Graduating college is thrilling and quite an achievement. But as you put your cap and gown away, your mind begins to wonder what is next. You’re instantly thrust into the so-called real world of deciding where you’ll live, pursuing a career, and taking on many new responsibilities. One area you want to get right immediately is managing your finances.

As you prepare to make your own money moves, it’s important to handle your finances responsibly. Here are some tips to help you start laying the foundation and build strong financial habits that will guide you through this transitional period.

Build a Budget That Works for You
Love it or hate it, a budget is one of the most effective means of managing your money responsibly. Adulthood is filled with new expenses, many of which will pop up at the most unexpected of times. Being prepared financially is crucial.

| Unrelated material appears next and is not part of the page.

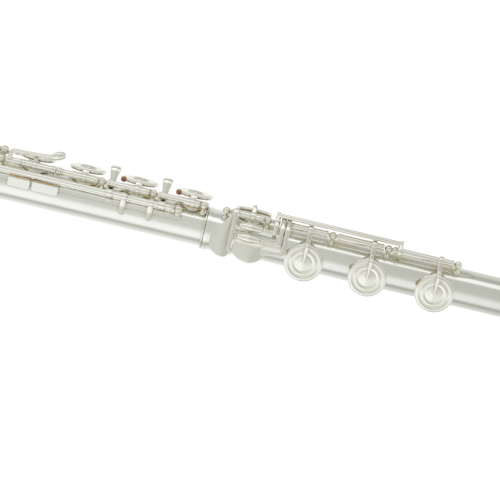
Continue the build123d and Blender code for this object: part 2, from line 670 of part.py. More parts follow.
os.makedirs("parts", exist_ok=True)
for name, shape in parts.items():
    export_step(shape, f"parts/{name}.step")
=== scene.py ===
import json
from math import cos, pi, radians, sin

import bmesh
import bpy
import numpy as np
from mathutils import Matrix, Vector

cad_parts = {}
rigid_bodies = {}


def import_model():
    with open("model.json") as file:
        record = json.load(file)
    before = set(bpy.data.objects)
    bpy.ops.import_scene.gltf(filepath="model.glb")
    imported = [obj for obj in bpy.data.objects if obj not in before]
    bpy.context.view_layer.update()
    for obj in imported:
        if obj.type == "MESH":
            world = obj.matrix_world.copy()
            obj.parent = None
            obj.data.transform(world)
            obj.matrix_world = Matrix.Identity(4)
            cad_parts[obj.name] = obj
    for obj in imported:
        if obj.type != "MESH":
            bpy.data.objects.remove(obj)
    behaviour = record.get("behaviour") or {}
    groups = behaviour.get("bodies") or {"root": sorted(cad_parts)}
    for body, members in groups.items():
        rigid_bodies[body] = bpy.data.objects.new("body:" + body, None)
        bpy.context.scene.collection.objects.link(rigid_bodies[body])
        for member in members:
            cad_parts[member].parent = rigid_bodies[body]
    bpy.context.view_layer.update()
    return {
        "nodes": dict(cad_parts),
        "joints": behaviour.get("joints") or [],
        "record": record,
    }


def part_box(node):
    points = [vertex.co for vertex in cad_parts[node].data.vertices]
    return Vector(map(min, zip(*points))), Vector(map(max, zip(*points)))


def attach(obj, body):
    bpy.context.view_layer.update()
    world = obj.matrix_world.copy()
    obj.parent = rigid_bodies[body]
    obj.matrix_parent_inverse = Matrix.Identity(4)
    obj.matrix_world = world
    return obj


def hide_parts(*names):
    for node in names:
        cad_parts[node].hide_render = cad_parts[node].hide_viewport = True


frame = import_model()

MM = 0.001
NODES = frame["nodes"]
SLOT_OF = {row["node"]: row["material_slot"] for row in frame["record"]["subparts"]}

# ---------------------------------------------------------------- camera
CAMERA_ROLL = radians(13.3)
VIEW_WIDTH = 258.0 * MM
VIEW_CENTRE = Vector((-143.9 * MM, 0.0, -5.9 * MM))
CAMERA_DISTANCE = 1.2
SENSOR = 36.0


def make_camera():
    """The camera looks along +Y from the player's side, rolled so that the flute runs down to the right."""
    data = bpy.data.cameras.new("camera")
    data.sensor_width = SENSOR
    data.lens = SENSOR * CAMERA_DISTANCE / VIEW_WIDTH
    data.clip_start, data.clip_end = 0.05, 50.0
    camera = bpy.data.objects.new("camera", data)
    bpy.context.scene.collection.objects.link(camera)
    right = Vector((cos(CAMERA_ROLL), 0, sin(CAMERA_ROLL)))
    up = Vector((-sin(CAMERA_ROLL), 0, cos(CAMERA_ROLL)))
    back = Vector((0, -1, 0))
    place = VIEW_CENTRE + back * CAMERA_DISTANCE
    camera.matrix_world = Matrix.Translation(place) @ Matrix((right, up, back)).transposed().to_4x4()
    bpy.context.scene.camera = camera


# ---------------------------------------------------------------- node helpers
class Graph:
    """Short calls for building a material's nodes."""

    def __init__(self, material):
        self.tree = material.node_tree
        self.shader = self.tree.nodes["Principled BSDF"]
        self.place = self.add("ShaderNodeTexCoord").outputs["Object"]

    def add(self, kind, **settings):
        node = self.tree.nodes.new(kind)
        for key, value in settings.items():
            setattr(node, key, value)
        return node

    def link(self, a, b):
        self.tree.links.new(a, b)

    def noise(self, scale, detail=4.0, stretch=(1, 1, 1), roughness=0.55):
        mapping = self.add("ShaderNodeMapping")
        mapping.inputs["Scale"].default_value = stretch
        self.link(self.place, mapping.inputs["Vector"])
        node = self.add("ShaderNodeTexNoise")
        node.inputs["Scale"].default_value = scale
        node.inputs["Detail"].default_value = detail
        node.inputs["Roughness"].default_value = roughness
        self.link(mapping.outputs["Vector"], node.inputs["Vector"])
        return node.outputs["Fac"]

    def ramp(self, source, stops):
        node = self.add("ShaderNodeValToRGB")
        while len(node.color_ramp.elements) < len(stops):
            node.color_ramp.elements.new(0.5)
        for element, (at, colour) in zip(node.color_ramp.elements, stops):
            element.position = at
            element.color = (*colour, 1) if isinstance(colour, tuple) else (colour, colour, colour, 1)
        self.link(source, node.inputs["Fac"])
        return node.outputs["Color"]

    def mix(self, fac, a, b, blend="MIX"):
        node = self.add("ShaderNodeMixRGB", blend_type=blend)
        for value, socket in ((fac, node.inputs[0]), (a, node.inputs[1]), (b, node.inputs[2])):
            if isinstance(value, tuple):
                socket.default_value = (*value, 1)
            elif isinstance(value, float):
                socket.default_value = value
            else:
                self.link(value, socket)
        return node.outputs[0]

    # Ambient occlusion, used as the mask for painted shade in corners and recesses.
    def painted_shade_mask(self, distance):
        node = self.add("ShaderNodeAmbientOcclusion", samples=6)
        node.inputs["Distance"].default_value = distance
        return node.outputs["AO"]

    def bump(self, height, strength, distance):
        node = self.add("ShaderNodeBump")
        node.inputs["Strength"].default_value = strength
        node.inputs["Distance"].default_value = distance
        self.link(height, node.inputs["Height"])
        self.link(node.outputs["Normal"], self.shader.inputs["Normal"])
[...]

It’s important to note that budgeting is not a one-size-fits-all approach. Just because a particular strategy works well for one person doesn’t mean it’s ideal for you. Begin by listing all your monthly incomes and expenses. Then, create a plan to track your expenses. People often overestimate how much they make and underestimate the amount they spend monthly. So, leaving a little wiggle room in the first months is wise as you fine-tune your approach.

Here are some common budgeting methods that you can use and modify to align with your needs:

  • The 50/30/20 Rule:

This strategy splits your budget into three categories:

  • 50% of your income goes toward needs (e.g., housing, utilities, groceries)
  • 30% is earmarked for wants (e.g., shopping, dining out, entertainment)
  • 20% is left for financial priorities (e.g., savings goals, investing, paying off debt)


Many favor this approach because it provides a basic budgeting framework and the flexibility to tailor the proportions to fit your needs.

  • Zero-Based Budgeting:

This method is more involved and less flexible but allows you to pinpoint exactly where your money is going and how it will be spent. With zero-based budgeting, you assign a role to every dollar you earn so that you have $0 left at the end of the month.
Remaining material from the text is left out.